Exercise directions — Repeat exactly the lines running from the line that contains "attach(piece, body)" to the line that contains "return table"; include both ends and add nothing.

Data —
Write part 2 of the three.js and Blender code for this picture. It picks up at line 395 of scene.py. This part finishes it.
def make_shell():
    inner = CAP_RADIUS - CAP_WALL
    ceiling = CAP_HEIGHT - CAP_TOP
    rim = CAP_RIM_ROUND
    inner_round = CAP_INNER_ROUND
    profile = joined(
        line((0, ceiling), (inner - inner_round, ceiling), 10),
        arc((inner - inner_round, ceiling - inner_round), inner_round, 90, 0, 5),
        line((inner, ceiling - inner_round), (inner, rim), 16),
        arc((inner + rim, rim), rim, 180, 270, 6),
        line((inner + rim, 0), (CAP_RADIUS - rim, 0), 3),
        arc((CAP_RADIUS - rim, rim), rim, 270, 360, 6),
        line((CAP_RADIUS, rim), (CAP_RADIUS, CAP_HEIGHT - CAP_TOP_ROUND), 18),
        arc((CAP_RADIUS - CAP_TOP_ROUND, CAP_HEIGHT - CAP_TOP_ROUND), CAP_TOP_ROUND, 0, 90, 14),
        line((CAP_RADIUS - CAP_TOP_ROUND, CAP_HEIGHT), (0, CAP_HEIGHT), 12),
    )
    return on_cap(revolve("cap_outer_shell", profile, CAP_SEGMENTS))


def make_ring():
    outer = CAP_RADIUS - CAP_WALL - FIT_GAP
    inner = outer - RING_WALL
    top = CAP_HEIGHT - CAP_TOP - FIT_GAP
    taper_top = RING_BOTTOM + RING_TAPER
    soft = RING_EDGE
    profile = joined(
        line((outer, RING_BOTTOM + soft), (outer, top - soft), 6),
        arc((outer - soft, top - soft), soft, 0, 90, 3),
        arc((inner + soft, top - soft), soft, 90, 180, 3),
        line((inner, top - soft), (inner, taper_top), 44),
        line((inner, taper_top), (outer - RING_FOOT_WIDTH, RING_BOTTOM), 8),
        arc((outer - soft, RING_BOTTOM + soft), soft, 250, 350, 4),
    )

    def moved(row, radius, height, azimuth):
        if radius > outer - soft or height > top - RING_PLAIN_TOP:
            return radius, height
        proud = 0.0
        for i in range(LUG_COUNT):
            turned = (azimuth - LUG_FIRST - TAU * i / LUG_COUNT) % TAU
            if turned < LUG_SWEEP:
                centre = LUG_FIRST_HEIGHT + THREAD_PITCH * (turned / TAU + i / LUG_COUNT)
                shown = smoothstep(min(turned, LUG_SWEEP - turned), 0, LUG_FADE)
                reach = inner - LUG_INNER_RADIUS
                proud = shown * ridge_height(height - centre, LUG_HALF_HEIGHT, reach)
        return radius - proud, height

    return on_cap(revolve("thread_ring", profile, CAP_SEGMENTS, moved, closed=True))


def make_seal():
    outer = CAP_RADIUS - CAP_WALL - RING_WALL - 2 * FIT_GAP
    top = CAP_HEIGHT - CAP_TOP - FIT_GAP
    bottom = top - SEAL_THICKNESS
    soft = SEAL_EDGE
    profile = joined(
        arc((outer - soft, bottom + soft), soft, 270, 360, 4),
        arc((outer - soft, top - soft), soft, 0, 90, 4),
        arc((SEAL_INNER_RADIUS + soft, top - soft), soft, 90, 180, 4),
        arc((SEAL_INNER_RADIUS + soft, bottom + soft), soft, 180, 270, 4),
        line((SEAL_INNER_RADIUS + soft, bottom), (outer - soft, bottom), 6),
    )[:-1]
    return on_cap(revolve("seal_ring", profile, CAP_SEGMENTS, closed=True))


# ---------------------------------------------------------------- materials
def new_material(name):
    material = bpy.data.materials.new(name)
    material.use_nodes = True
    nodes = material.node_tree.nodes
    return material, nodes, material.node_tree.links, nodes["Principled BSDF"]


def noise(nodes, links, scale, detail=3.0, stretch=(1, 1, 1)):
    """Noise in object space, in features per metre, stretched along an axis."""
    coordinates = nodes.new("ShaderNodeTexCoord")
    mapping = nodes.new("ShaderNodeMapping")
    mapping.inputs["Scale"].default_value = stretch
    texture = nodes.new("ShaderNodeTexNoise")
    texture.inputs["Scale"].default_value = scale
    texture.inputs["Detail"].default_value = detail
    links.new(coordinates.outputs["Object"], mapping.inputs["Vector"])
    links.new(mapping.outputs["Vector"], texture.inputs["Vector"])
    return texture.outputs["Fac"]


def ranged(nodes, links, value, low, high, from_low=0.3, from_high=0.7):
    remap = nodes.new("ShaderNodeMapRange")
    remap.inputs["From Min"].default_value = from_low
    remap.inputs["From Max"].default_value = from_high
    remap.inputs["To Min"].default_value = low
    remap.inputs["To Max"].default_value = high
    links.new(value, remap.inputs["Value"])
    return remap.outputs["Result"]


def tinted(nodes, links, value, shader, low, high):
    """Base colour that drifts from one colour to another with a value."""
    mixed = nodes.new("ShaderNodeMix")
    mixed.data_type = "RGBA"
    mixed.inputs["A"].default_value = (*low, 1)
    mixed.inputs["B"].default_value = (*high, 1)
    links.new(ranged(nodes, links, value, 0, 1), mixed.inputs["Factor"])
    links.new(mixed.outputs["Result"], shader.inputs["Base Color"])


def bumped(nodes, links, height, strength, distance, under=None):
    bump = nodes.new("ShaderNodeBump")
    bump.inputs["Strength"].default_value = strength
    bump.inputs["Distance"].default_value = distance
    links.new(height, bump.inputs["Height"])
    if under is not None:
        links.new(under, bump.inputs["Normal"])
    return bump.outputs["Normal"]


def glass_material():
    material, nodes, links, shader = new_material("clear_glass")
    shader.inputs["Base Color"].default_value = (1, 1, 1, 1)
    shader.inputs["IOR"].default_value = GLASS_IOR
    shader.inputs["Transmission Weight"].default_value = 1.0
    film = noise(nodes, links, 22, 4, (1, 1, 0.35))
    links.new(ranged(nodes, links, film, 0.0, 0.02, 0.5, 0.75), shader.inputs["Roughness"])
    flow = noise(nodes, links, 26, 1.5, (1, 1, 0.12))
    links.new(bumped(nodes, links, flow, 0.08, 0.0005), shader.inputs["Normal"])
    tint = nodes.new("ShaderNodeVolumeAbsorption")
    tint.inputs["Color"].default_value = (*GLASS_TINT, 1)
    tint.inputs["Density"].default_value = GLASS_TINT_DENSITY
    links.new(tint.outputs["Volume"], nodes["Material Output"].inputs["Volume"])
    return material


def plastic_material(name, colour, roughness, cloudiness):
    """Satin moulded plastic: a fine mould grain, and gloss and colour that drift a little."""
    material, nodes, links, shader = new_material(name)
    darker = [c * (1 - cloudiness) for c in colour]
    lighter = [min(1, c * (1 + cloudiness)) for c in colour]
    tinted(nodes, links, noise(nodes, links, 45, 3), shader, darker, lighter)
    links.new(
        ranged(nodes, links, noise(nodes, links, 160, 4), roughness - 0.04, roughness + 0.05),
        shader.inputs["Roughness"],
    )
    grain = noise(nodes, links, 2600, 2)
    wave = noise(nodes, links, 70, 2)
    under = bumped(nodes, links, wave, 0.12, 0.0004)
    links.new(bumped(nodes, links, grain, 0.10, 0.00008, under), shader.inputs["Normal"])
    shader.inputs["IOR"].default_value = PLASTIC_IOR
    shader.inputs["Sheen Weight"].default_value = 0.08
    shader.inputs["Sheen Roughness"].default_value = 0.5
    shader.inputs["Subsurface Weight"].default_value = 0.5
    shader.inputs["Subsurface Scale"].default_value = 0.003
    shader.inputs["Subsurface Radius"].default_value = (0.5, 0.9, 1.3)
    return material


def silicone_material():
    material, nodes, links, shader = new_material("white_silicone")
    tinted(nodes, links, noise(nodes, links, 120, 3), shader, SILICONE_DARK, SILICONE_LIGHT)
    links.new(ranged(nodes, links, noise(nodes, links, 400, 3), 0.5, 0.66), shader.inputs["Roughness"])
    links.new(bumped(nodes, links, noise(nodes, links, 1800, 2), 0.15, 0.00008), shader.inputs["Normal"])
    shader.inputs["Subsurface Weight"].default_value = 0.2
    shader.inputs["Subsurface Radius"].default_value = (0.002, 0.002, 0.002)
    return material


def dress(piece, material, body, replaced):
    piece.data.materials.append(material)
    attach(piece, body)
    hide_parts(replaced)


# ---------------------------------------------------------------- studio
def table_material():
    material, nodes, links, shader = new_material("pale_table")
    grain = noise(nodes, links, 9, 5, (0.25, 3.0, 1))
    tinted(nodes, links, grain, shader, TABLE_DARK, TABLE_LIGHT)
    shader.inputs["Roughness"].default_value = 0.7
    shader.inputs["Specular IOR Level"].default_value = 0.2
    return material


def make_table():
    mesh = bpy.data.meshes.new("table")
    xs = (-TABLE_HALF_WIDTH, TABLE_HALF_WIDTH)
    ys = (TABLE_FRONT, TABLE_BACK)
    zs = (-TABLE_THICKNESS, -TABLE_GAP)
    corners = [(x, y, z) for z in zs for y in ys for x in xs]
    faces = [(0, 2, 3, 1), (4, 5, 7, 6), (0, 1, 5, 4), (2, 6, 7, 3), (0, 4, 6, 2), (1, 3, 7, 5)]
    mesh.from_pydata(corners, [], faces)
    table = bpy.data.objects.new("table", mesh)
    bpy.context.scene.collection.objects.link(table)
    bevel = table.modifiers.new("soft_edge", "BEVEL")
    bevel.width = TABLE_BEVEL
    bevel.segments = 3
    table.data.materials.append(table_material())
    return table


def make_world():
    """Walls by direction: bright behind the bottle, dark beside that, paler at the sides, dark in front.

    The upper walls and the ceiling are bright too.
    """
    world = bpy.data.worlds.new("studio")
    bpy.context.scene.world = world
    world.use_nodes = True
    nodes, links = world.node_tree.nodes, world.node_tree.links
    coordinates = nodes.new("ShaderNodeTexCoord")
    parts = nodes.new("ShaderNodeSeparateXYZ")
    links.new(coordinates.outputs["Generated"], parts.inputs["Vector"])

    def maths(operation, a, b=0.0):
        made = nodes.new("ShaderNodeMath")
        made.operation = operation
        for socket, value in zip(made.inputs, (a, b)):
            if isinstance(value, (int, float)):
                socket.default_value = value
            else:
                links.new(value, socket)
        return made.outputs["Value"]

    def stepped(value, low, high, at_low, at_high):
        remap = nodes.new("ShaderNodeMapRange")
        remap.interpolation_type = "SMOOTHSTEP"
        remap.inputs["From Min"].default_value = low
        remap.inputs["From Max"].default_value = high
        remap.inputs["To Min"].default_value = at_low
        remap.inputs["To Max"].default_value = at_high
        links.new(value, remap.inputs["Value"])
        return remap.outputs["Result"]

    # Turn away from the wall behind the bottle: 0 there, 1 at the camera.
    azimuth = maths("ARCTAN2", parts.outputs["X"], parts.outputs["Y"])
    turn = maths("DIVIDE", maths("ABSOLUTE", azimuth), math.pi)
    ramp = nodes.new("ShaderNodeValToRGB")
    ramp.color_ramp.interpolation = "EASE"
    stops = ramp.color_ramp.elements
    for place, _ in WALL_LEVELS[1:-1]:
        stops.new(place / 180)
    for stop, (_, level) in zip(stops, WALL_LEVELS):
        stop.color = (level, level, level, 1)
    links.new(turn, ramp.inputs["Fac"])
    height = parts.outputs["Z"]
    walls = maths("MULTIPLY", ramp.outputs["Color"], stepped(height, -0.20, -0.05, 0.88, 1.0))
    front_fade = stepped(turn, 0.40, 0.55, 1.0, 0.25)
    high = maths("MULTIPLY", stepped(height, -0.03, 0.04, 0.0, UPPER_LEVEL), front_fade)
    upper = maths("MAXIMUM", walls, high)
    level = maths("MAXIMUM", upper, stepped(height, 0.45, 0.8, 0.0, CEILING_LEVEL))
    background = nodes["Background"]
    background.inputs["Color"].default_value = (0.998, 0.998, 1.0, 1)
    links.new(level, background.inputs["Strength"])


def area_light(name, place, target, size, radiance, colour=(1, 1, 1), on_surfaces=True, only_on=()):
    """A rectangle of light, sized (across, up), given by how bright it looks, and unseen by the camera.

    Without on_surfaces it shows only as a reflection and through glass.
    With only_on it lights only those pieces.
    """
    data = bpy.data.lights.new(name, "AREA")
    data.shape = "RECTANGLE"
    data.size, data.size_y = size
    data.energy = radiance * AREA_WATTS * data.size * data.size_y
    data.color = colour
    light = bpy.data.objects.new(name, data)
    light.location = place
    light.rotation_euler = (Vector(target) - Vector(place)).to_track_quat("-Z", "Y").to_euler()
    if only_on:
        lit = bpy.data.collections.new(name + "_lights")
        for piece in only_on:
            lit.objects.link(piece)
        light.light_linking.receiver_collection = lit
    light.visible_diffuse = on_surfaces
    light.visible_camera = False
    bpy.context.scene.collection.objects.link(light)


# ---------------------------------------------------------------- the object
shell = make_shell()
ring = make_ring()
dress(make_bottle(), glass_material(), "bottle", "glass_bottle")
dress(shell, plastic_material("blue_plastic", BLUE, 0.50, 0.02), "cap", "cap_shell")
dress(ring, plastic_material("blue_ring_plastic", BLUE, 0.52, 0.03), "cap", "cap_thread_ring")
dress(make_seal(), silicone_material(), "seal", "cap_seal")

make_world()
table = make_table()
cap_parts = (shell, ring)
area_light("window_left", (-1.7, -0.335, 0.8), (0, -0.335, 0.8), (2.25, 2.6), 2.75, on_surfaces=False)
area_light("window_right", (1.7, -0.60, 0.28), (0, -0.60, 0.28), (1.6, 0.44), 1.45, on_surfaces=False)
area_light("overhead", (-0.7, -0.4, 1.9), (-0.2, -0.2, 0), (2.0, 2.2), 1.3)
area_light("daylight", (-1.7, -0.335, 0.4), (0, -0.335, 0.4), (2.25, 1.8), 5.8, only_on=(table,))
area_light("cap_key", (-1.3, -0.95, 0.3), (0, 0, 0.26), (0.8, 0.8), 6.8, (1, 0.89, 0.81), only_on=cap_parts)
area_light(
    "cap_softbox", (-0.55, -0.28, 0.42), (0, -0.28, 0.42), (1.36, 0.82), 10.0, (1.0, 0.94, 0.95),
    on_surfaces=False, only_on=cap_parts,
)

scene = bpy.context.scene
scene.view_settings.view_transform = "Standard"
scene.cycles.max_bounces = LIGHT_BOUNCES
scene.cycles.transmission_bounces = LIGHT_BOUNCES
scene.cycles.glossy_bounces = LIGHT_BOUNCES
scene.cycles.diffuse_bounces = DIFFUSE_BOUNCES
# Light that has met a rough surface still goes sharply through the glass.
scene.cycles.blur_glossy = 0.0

Output for this task —
    attach(piece, body)
    hide_parts(replaced)


# ---------------------------------------------------------------- studio
def table_material():
    material, nodes, links, shader = new_material("pale_table")
    grain = noise(nodes, links, 9, 5, (0.25, 3.0, 1))
    tinted(nodes, links, grain, shader, TABLE_DARK, TABLE_LIGHT)
    shader.inputs["Roughness"].default_value = 0.7
    shader.inputs["Specular IOR Level"].default_value = 0.2
    return material


def make_table():
    mesh = bpy.data.meshes.new("table")
    xs = (-TABLE_HALF_WIDTH, TABLE_HALF_WIDTH)
    ys = (TABLE_FRONT, TABLE_BACK)
    zs = (-TABLE_THICKNESS, -TABLE_GAP)
    corners = [(x, y, z) for z in zs for y in ys for x in xs]
    faces = [(0, 2, 3, 1), (4, 5, 7, 6), (0, 1, 5, 4), (2, 6, 7, 3), (0, 4, 6, 2), (1, 3, 7, 5)]
    mesh.from_pydata(corners, [], faces)
    table = bpy.data.objects.new("table", mesh)
    bpy.context.scene.collection.objects.link(table)
    bevel = table.modifiers.new("soft_edge", "BEVEL")
    bevel.width = TABLE_BEVEL
    bevel.segments = 3
    table.data.materials.append(table_material())
    return table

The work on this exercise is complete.